Bakış açısı hikmet ve maneviyattan, hükmetmeye ve menfaate dönüşüyor.

Bankalar, avukatlar, düğün organizatörleri, modacılar kazanırken toplumun altına girdiği maddi ve manevi fatura ağır oluyor.

Allah'ın rızası dikkate alınmadığı için, Allah'ın kişilere, ailelere, akraba ve yerleşim topluluklarına yardımı kesilmeye, fitneler artmaya başlıyor.

İşte bu yüzden ben, kim olursa olsun meşru olmayan bir düğüne gitmiyorum.

Davete icabet ediyor, düğün saatinden önce sevgimi, hediyemi sunuyorum. Dualarımı, mutluluk temennilerimi aktarıp, nazikçe açıklamada bulunarak müsaade istiyorum.

Bilenlerin anlayış ve takdir ettiğini gördüğümden, bilselerdi böyle düşünmezlerdi diyerek hakkımda olumsuz düşünenlere de hakkımı helal ediyorum.

Ancak dindar kesim olarak bu konuda kendimizi de epeyce eleştirmemiz gerekiyor.

İlk eleştirilmesi gereken konu, meşru olmayan düğünlere karşı gerekli tavrı gösteremeyişimizdir. Bahsettiğimiz türden Avrupai ve tüketim odaklı düğünlere toplum baskısı ve eleştiri korkusu nedeniyle, “hatır” diyerek, “mecburum(!)” hissederek maalesef hacısı, hocası, dindarından da katılanlar olmaktadır.

Aslında davetliler arasında pek çok kişi, düğün sahibini açıklayıcı bir şekilde diyalog kurarak, bu haliyle düğünlerine katılamayacağını söylerse, kısa zamanda bu olumsuz gidiş tersine dönecektir. Allah biraz kararlı ve cesur olmayı nasip etsin.

Eleştiriyi hak ettiğimiz bir diğer hususta Allah'ın emrettiği ve Peygamber Efendimizin (Sallallahü Aleyhi ve Sellem) örneklediği şekilde bir düğün modeli ortaya koymaktaki eksikliğimizdir.

Bu eksikliği mekân ve organizasyon sıkıntısı olarak ifade edebilirim.

Peygamber Efendimiz (Sallallahü Aleyhi ve Sellem) “Düğünlerinizi mescitlerde yapınız.” (Tirmizî, nikâh 6.) buyurarak, evliliğin kutsal ve manevi atmosferine uygun bir mekân olarak camileri işaret etmişlerdir.
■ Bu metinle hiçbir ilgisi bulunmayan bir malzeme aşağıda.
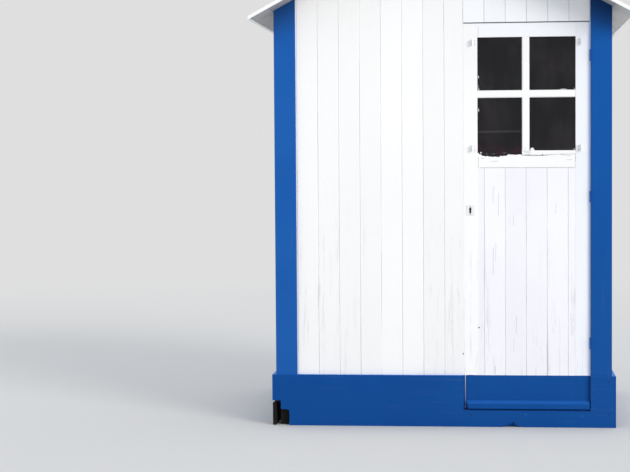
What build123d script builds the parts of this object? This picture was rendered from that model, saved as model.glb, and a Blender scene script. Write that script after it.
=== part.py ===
from build123d import *
from math import cos, radians, tan
import os

# Beach hut: one small boarded room with a gable roof, a planted corner board at each corner,
# a plinth board round the foot and one part-glazed door in the front.
# Millimetres. Z is up, the front looks towards -Y, X runs to the right as one faces the front.
# The origin is on the ground in the middle of the plan.

# Boards and cladding
BOARD = 105.0               # cover width of one tongued and grooved board
FRONT_BOARDS = 16           # boards across the front
SIDE_BOARDS = 13            # boards along a side
CLAD = 19.0                 # thickness of the boards
V_WIDE, V_DEEP = 5.0, 2.5   # V joint between two boards
SET_IN = 7.5                # how far the joints left of the door stand off the boards' even spacing
STUD = 45.0                 # side of the square framing timber
EASE = 2.0                  # small bevel on the arrises of planted boards
JOINT = 0.3                 # butt joint between like pieces

# Plan
HALF = FRONT_BOARDS * BOARD / 2        # outer face of a side wall
BACK = SIDE_BOARDS * BOARD / 2         # outer face of the back wall
FRONT = -BACK                          # outer face of the front wall
INNER_X = HALF - CLAD                  # inner face of a side wall
INNER_Y = BACK - CLAD                  # inner face of the front or back wall
POST_X = INNER_X - STUD                # room side of the framing on a side wall
POST_Y = INNER_Y - STUD                # room side of the framing on the front or back wall

# Floor and plinth
FLOOR_TOP = 86.0
FLOOR_T = 19.0
BEARERS = 4
PLINTH_TOP = 258.0
PLINTH_T = 20.0
STRIP_TOP = 82.0            # top of the plinth where it passes below the door
CORNER_W = BOARD            # width of a corner board
CORNER_T = 15.0
CORNER_MORE = 3.0           # how much wider the front left corner board is

# Doorway and door leaf
DOOR_L = BOARD              # left side of the doorway
DOOR_BOARDS = 6             # boards over the doorway, which is as wide as they are
DOOR_R = DOOR_L + DOOR_BOARDS * BOARD  # right side of the doorway
DOOR_HEAD = 2019.0          # underside of the boards over the door
SIDE_GAP = 5.0              # gap between the leaf and each side of the doorway
HEAD_GAP = 6.0
LEAF_L = DOOR_L + SIDE_GAP
LEAF_R = DOOR_R - SIDE_GAP
LEAF_TOP = DOOR_HEAD - HEAD_GAP
LEAF_BOTTOM = FLOOR_TOP + 6.0
LEAF_T = 28.0               # thickness of the stiles and rails
STILE_W = 68.0
PANEL_IN = 1.0              # how far the leaf's boards lie behind its stiles
PANEL_BOARD = 103.7         # cover width of one of the leaf's boards
TOP_RAIL_H = 69.0
STOP_W = 17.0
STOP_GAP = 5.0              # gap between the back of the leaf and the stop

# Window in the leaf
WINDOW_H = 563.0            # from the middle rail to the top rail
WINDOW_TOP = LEAF_TOP - TOP_RAIL_H
WINDOW_FOOT = WINDOW_TOP - WINDOW_H
WINDOW_L = LEAF_L + STILE_W
WINDOW_R = LEAF_R - STILE_W
MID_RAIL_H = 85.0
MID_RAIL_Z = WINDOW_FOOT - MID_RAIL_H
BAR_W = 37.0
BAR_L = WINDOW_L + 220.0    # left side of the upright glazing bar
BAR_R = BAR_L + BAR_W
BAR_FOOT_Z = WINDOW_FOOT + 263.0   # underside of the level glazing bar
BAR_HEAD_Z = BAR_FOOT_Z + BAR_W
BAR_IN = 2.0                # how far the bars lie behind the stiles
BAR_EASE = 4.0
GLASS_IN = 12.0
GLASS_T = 4.0
ROT_DEPTH = 37.0            # how far the lower left pane runs down where its bead has rotted away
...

Ancak bugün camide düğün yapmak isteyenler bile, uygun bir cami bulamamaktadırlar.

Son zamanlarda caminin alt katında veya avlusunda mutfağı, gelin odası, özel aile masaları, kadınlar erkekler için ayrı giriş ve salonlarıyla, mimarisi düğünlere göre tasarlanmış güzel camiler yapılmaktadır. Ancak azdır, yetersizdir.

Reklam değil, teşvik için bildiğimi söylüyorum, Eskişehir'de ve Ankara'da Mahmut Sami Ramazanoğlu Vakfının bu konudaki çalışması güzeldir. Benzer ve daha güzel eserleri Müslüman girişimcilerden, ilgili vakıf ve derneklerden bekliyoruz.

Mekân sorunu ile birlikte davetlilerin meşru dairede hoşça vakit geçirecekleri, neşeli, sıkıcı olmayan düğünler için, profesyonel düşünmeye ve ciddi organizasyonlar oluşturmaya da ihtiyaç vardır.

Kuran tilaveti ile başlayan ve sohbetle devam eden düğünler çok güzeldir. Ancak bazen sohbetin uzaması ve sıkıcı bir hal alması hoş olmamaktadır. Bu sebeple yüzlerden gülümsemeyi eksik etmeyecek ve ilgiyle dinlettirecek, işin erbabı konuşmacıların artması gerekmektedir.

Bu konuda yapılacak gayret ve hizmetlerin güzel bir rıza ve sevap kapısı olacağı şuuruna varıp, pek çok kardeşimizin mutluluğuna katkıda bulunabilmeyi Allah her birimize nasip etsin. Âmin.